• **STATED EXERCISE**
The lines to be set down run from the line containing "The OpenSCAD and Blender code for this object continues." through the final line of the data below; print them exactly and print nothing else.

(begin)

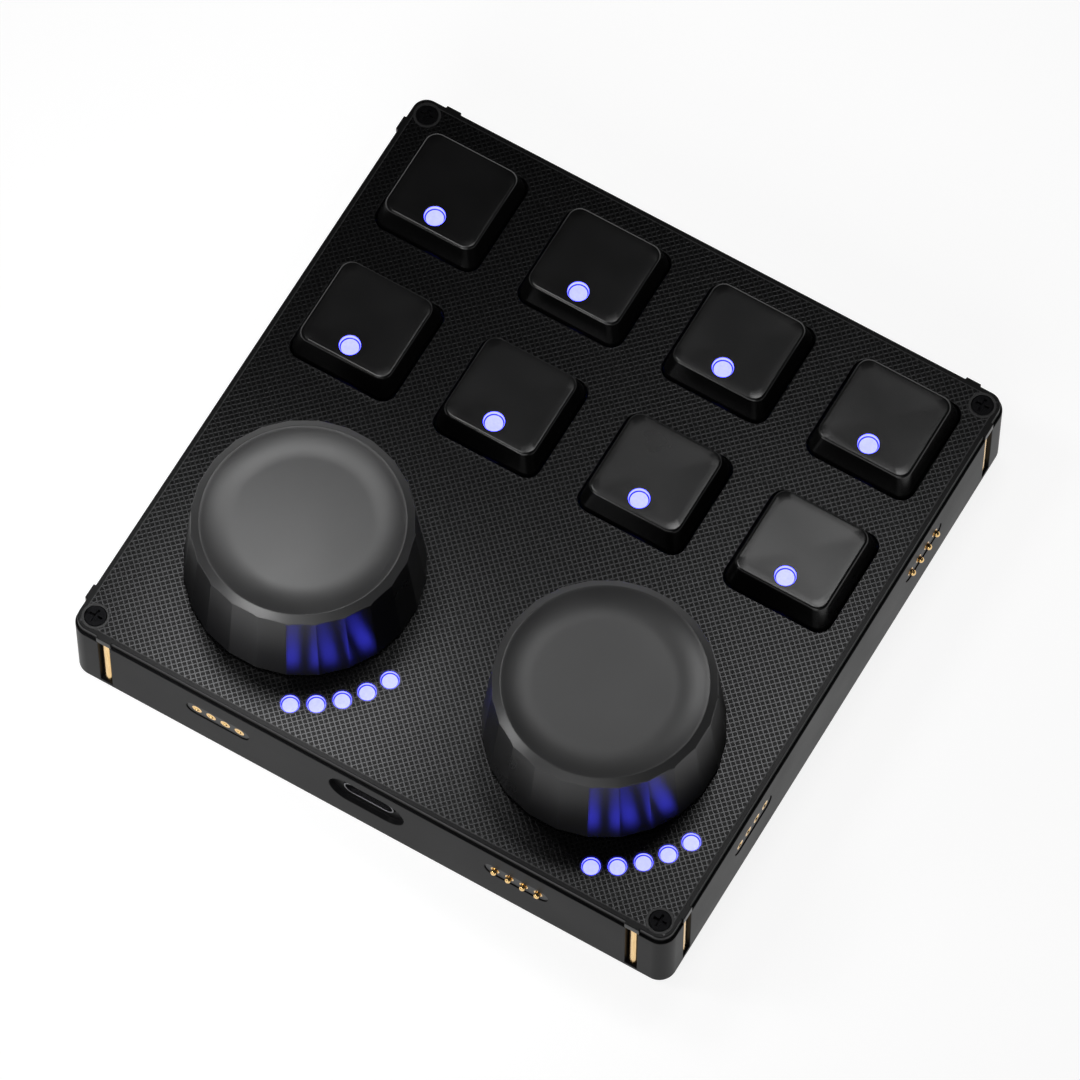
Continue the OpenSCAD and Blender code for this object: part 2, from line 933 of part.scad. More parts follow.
module knob(side) {
    color("#35353a")
        translate([side * knob_x, knob_y, 0])
            difference() {
                intersection() {
                    knob_facet_block();
                    rotate_extrude()
                        knob_top_section();
                }
                difference() {
                    translate([0, 0, knob_foot - past])
                        cylinder(
                            h = knob_ceiling - knob_foot + past,
                            r1 = knob_base_r - knob_wall,
                            r2 = knob_top_r - knob_wall
                        );
                    translate([0, 0, hub_foot])
                        cylinder(h = knob_h, r = hub_r);
                }
                translate([0, 0, hub_foot - past])
                    linear_extrude(hub_ceiling - hub_foot + past)
                        flat_shaft_outline(snug);
            }
}

// Outline of the shaft beside its flat, made larger all round by a clearance
module flat_shaft_outline(gap) {
    intersection() {
        circle(shaft_r + gap);
        translate([-2 * shaft_r, -2 * shaft_r])
            square([4 * shaft_r, 3 * shaft_r - shaft_flat + gap]);
    }
}

module encoder_shaft(side) {
    color("#9a9b9f")
        translate([side * knob_x, knob_y, 0]) {
            translate([0, 0, rotor_foot])
                cylinder(h = rotor_h, r = rotor_r);
            translate([0, 0, rotor_foot])
                cylinder(h = flat_foot - rotor_foot, r = shaft_r);
            translate([0, 0, rotor_foot])
                linear_extrude(shaft_top - rotor_foot)
                    flat_shaft_outline(0);
        }
}

module push_cup(side) {
    color("#cfcfd2")
        translate([side * knob_x, knob_y, cup_foot])
            cylinder(h = rotor_foot - cup_foot, r = cup_r);
}

// The four plungers of one wall, turned from the front wall by the given angle
module spring_pins(angle) {
    color("#e0b252")
        rotate(angle) {
            into_wall(dock_x, port_z, pin_r - pin_out, plunger_end)
                at_pins()
                    circle(pin_r);
            translate([dock_x, -half + pin_r - pin_out, port_z])
                at_pins()
                    sphere(pin_r);
        }
}

case_tray();
top_plate();
plate_screws();
screw_inserts();
rubber_feet();
corner_magnets();
main_board();
board_screws();
usb_shell();
usb_tongue();
switch_housings();
board_leds();
light_guides();
controller_chips();
encoder_bodies();
encoder_bushings();
dock_blocks();
dock_contacts();
keycap(1);  // keycap_1
keycap(2);  // keycap_2
keycap(3);  // keycap_3
keycap(4);  // keycap_4
keycap(5);  // keycap_5
keycap(6);  // keycap_6
keycap(7);  // keycap_7
keycap(8);  // keycap_8
key_lens(1);  // key_lens_1
key_lens(2);  // key_lens_2
key_lens(3);  // key_lens_3
key_lens(4);  // key_lens_4
key_lens(5);  // key_lens_5
key_lens(6);  // key_lens_6
key_lens(7);  // key_lens_7
key_lens(8);  // key_lens_8
key_stem(1);  // key_stem_1
key_stem(2);  // key_stem_2
key_stem(3);  // key_stem_3
key_stem(4);  // key_stem_4
key_stem(5);  // key_stem_5
key_stem(6);  // key_stem_6
key_stem(7);  // key_stem_7
key_stem(8);  // key_stem_8
key_spring(1);  // key_spring_1
key_spring(2);  // key_spring_2
key_spring(3);  // key_spring_3
key_spring(4);  // key_spring_4
key_spring(5);  // key_spring_5
key_spring(6);  // key_spring_6
key_spring(7);  // key_spring_7
key_spring(8);  // key_spring_8
knob(-1);  // knob_left
knob(1);  // knob_right
encoder_shaft(-1);  // encoder_shaft_left
encoder_shaft(1);  // encoder_shaft_right
push_cup(-1);  // push_cup_left
push_cup(1);  // push_cup_right
spring_pins(0);  // spring_pins_front
spring_pins(90);  // spring_pins_right
spring_pins(180);  // spring_pins_rear
spring_pins(270);  // spring_pins_left
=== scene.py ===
"""Dresses the solids of the keypad with its visual pieces, and sets its camera, stage and light."""
import json
import math

import bmesh
import bpy
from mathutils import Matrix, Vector


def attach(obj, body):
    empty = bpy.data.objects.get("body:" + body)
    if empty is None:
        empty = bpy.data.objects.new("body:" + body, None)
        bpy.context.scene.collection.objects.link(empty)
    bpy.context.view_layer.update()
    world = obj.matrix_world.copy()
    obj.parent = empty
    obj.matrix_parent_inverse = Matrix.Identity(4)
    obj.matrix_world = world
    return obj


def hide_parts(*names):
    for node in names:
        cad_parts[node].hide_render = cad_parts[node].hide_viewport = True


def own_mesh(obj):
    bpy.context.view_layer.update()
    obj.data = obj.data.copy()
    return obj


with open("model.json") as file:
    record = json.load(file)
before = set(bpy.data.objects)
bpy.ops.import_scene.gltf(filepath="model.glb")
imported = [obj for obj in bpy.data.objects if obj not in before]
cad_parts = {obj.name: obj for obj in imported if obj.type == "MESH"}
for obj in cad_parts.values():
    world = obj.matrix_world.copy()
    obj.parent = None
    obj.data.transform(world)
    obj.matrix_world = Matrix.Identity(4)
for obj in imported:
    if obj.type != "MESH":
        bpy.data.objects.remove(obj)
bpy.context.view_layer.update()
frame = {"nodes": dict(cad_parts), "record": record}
bpy.context.scene.view_settings.view_transform = "Standard"

MM = 0.001

# Camera: the photograph's own view, in metres and radians
LENS_MM = 315.48
SENSOR_MM = 36
CAMERA_PLACE = (0.30748, -0.53194, 1.34809)
CAMERA_TURN = (0.429371, -0.001966, 0.528694)
CAMERA_REACH = 20

# Levels above the table, in millimetres
PLATE_TOP = 17.3
CAP_FOOT = 15.3
CAP_SHOULDER = 17.45
CAP_CEILING = 20.1
CAP_TOP = 21.6
LENS_TOP = 20.7
GUIDE_TOP = 16.7
KNOB_FOOT = 17.9
KNOB_ROOF = 29.4
KNOB_LIP = 34.3
HUB_FOOT = 22.8

# Keys, in millimetres
KEY_PITCH = 26
REAR_ROW_Y = 38.8
KEY_PLACES = [((column - 1.5) * KEY_PITCH, REAR_ROW_Y - KEY_PITCH * row)
              for row in range(2) for column in range(4)]
CAP_BASE = 18.2
CAP_TOP_W = 16.2
CAP_TOP_D = 15.7
CAP_WALL = 1.1
CAP_CORNER = 2
CAP_RIM = 0.42
CAP_SHOULDER_EDGE = 0.5
CAP_FINE_EDGE = 0.1
CAP_SAG = 0.06
CAP_RINGS = 7
LENS_FORWARD = 5.1
LENS_HOLE_R = 1.7
DRILL_LENGTH = 4

# Knobs and their arcs of lights, in millimetres
KNOBS = {"left": -26.7, "right": 26.7}
KNOB_Y = -26.6
FACETS = 24
SKIRT_R = 18.9
SKIRT_TOP_R = 17.25
KNOB_WALL = 2.5
KNOB_FINE_EDGE = 0.12
LIP_R = 15.95
BEVEL_SLOPE = 0.66
DISH_R = 10.7
DISH_DEPTH = 0.97
DISH_STEPS = 10
HUB_R = 6
HUB_WALL = 2.97
BORE_DEPTH = 8.2
ARC_R = 23.35
ARC_ANGLES = [-45 + 9.9 * i for i in (-2, -1, 0, 1, 2)]

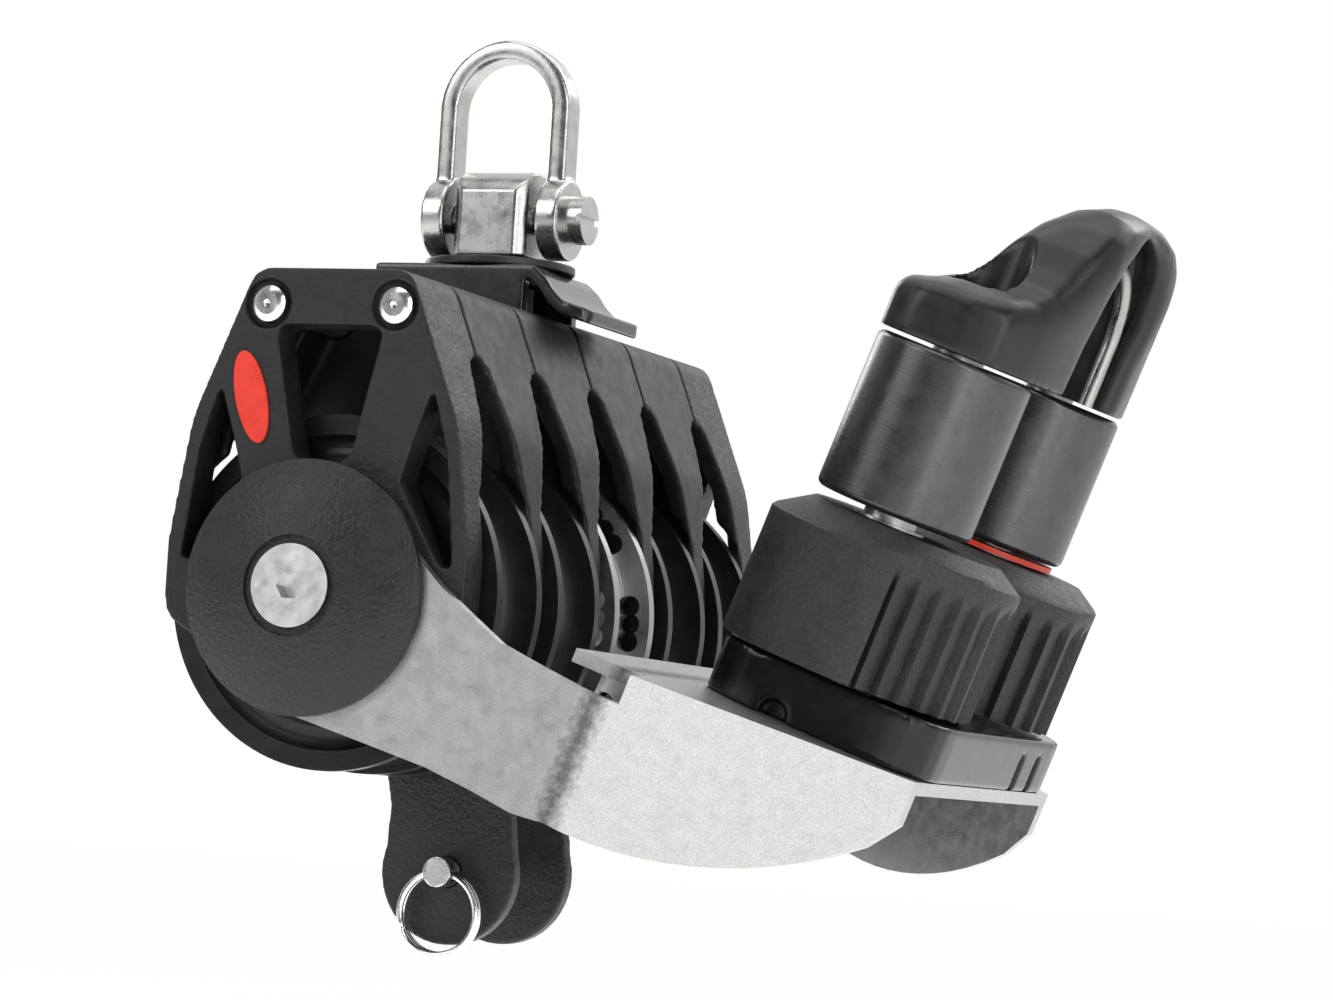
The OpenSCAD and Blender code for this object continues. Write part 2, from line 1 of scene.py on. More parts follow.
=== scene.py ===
import bpy
import json
import math
import numpy as np
from mathutils import Matrix, Vector


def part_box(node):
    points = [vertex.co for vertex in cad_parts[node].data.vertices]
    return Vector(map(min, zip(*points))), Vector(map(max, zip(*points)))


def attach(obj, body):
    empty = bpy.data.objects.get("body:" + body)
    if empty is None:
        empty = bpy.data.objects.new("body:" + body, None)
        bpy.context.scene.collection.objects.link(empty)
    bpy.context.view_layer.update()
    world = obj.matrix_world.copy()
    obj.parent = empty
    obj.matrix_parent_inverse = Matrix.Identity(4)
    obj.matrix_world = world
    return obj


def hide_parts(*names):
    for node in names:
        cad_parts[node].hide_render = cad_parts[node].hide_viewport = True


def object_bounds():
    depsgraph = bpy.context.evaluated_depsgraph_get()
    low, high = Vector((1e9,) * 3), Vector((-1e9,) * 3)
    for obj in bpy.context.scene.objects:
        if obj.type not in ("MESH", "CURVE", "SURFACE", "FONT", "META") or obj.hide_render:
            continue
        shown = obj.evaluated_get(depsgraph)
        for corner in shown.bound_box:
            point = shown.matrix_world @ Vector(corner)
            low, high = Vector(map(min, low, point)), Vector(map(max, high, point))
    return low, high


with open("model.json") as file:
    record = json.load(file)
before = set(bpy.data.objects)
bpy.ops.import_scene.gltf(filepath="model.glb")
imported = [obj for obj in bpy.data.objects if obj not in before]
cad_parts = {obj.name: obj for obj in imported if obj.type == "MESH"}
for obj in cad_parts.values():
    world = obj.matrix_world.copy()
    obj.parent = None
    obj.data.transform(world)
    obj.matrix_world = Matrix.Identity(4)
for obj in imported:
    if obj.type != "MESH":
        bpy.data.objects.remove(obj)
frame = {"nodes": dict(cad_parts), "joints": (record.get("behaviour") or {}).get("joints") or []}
size_at_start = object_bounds()
NODES = frame["nodes"]
MM = 0.001


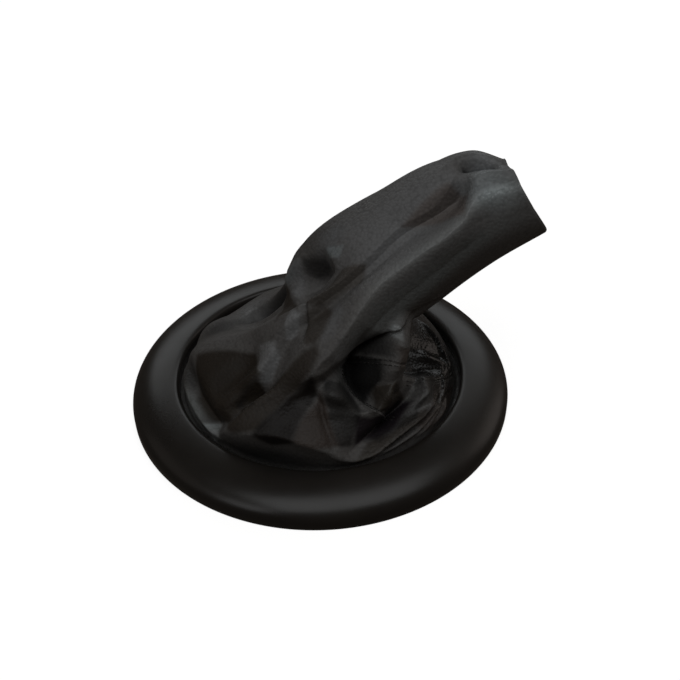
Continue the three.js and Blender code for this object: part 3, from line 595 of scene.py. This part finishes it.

(end)

• **ANSWER TO THIS EXERCISE**
The OpenSCAD and Blender code for this object continues. Write part 2, from line 1 of scene.py on. More parts follow.
=== scene.py ===
import bpy
import json
import math
import numpy as np
from mathutils import Matrix, Vector


def part_box(node):
    points = [vertex.co for vertex in cad_parts[node].data.vertices]
    return Vector(map(min, zip(*points))), Vector(map(max, zip(*points)))


def attach(obj, body):
    empty = bpy.data.objects.get("body:" + body)
    if empty is None:
        empty = bpy.data.objects.new("body:" + body, None)
        bpy.context.scene.collection.objects.link(empty)
    bpy.context.view_layer.update()
    world = obj.matrix_world.copy()
    obj.parent = empty
    obj.matrix_parent_inverse = Matrix.Identity(4)
    obj.matrix_world = world
    return obj


def hide_parts(*names):
    for node in names:
        cad_parts[node].hide_render = cad_parts[node].hide_viewport = True


def object_bounds():
    depsgraph = bpy.context.evaluated_depsgraph_get()
    low, high = Vector((1e9,) * 3), Vector((-1e9,) * 3)
    for obj in bpy.context.scene.objects:
        if obj.type not in ("MESH", "CURVE", "SURFACE", "FONT", "META") or obj.hide_render:
            continue
        shown = obj.evaluated_get(depsgraph)
        for corner in shown.bound_box:
            point = shown.matrix_world @ Vector(corner)
            low, high = Vector(map(min, low, point)), Vector(map(max, high, point))
    return low, high


with open("model.json") as file:
    record = json.load(file)
before = set(bpy.data.objects)
bpy.ops.import_scene.gltf(filepath="model.glb")
imported = [obj for obj in bpy.data.objects if obj not in before]
cad_parts = {obj.name: obj for obj in imported if obj.type == "MESH"}
for obj in cad_parts.values():
    world = obj.matrix_world.copy()
    obj.parent = None
    obj.data.transform(world)
    obj.matrix_world = Matrix.Identity(4)
for obj in imported:
    if obj.type != "MESH":
        bpy.data.objects.remove(obj)
frame = {"nodes": dict(cad_parts), "joints": (record.get("behaviour") or {}).get("joints") or []}
size_at_start = object_bounds()
NODES = frame["nodes"]
MM = 0.001


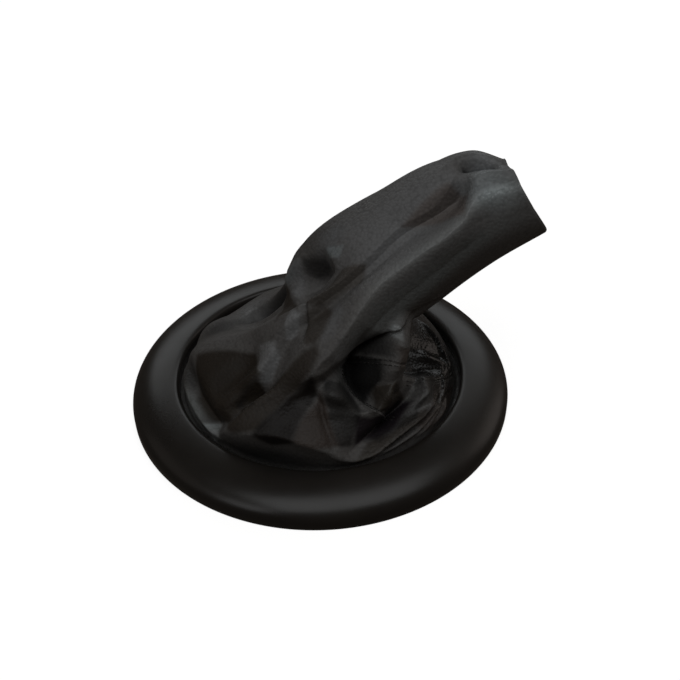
Continue the three.js and Blender code for this object: part 3, from line 595 of scene.py. This part finishes it.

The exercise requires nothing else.